Blog by Tracy Dutton, Maths Curriculum Leader, Tameside College, one of our Centres for Excellence in Maths (CfEM).
Like many CfEMs, Tameside College and network partners embraced the 2020-2021 academic year keen to commence the action research projects that would allow us to explore our refined investigative aims.
We had already, through analysis of emerging themes, decided that the development of a growth mind-set underpinned both of our research aims and with the legacy of 2019-20 and with Covid-19 restricted environments in which we all found ourselves teaching, never had this been more fundamental to learning and growth for all of us.
It was then with great trepidation that we received the news of the second lockdown. We had already refined our objectives in line with the ever-changing practice that Covid brought, would this mean further modifications?
The surprising answer is that far from encumbering the research, the continuation of our investigation and analysis during this period is providing us with some rich data that we may not otherwise have encountered. Through this serendipity we have been reminded of the importance of receptivity and curiosity to shape our action research.

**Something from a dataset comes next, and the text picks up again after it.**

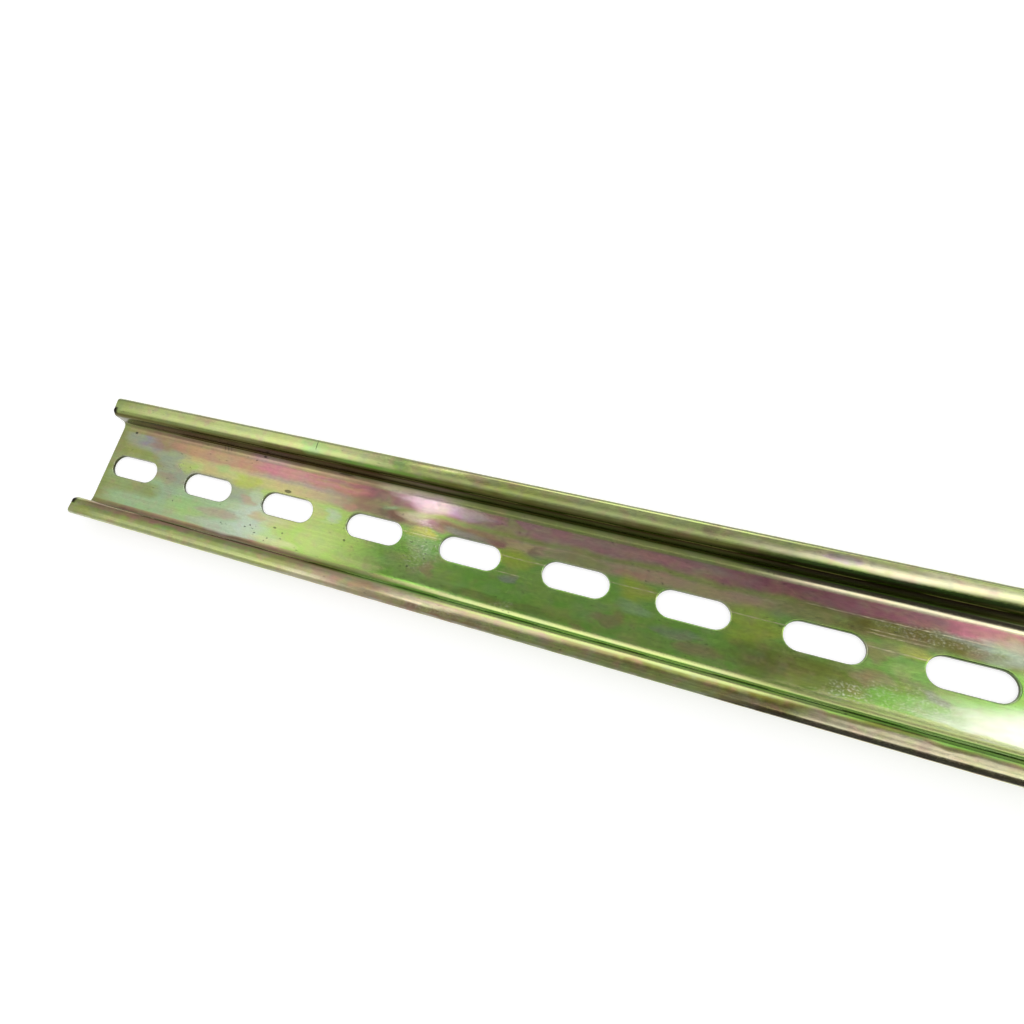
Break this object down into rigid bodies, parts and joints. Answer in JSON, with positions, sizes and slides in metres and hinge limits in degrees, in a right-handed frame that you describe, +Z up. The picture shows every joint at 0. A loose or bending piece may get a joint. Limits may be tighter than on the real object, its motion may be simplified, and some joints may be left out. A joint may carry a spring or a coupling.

A new emerging theme is the shift in the barriers to learning that impacts on the motivation and mindset of our learners. The more obvious barrier pertaining to digital poverty is having the expected impact but case studying is revealing barriers such as prior online bullying which has left a legacy of a reluctance to learn online. Similarly, additional barriers are developing relating to students who are now finding themselves working on tasks independently with teacher support. For some students, the reduction in peer support leads to the perception of isolation which in turn can have a significant impact on their motivation. This can contribute to the return of fixed mindset which then becomes more entrenched.
However, conversely, some students are blossoming and the shift has become positive. Barriers appear to have become reduced providing an opportunity to work with these students to continue to promote a growth mindset.
What then does this mean for the Tameside CfEM? Certainly, it has accelerated the need for a deeper analysis of findings in order to develop the intervention. It also needs careful consideration of the recoverability criterion for the next iteration of our action research. Perhaps equally as important is the growth in the mindset of the people who are working ethnographically within this project. By embracing and adapting to this change, they are uncovering some exciting findings which may help us understand even more about the mindset and motivation of the FE maths learner to further shape the sector.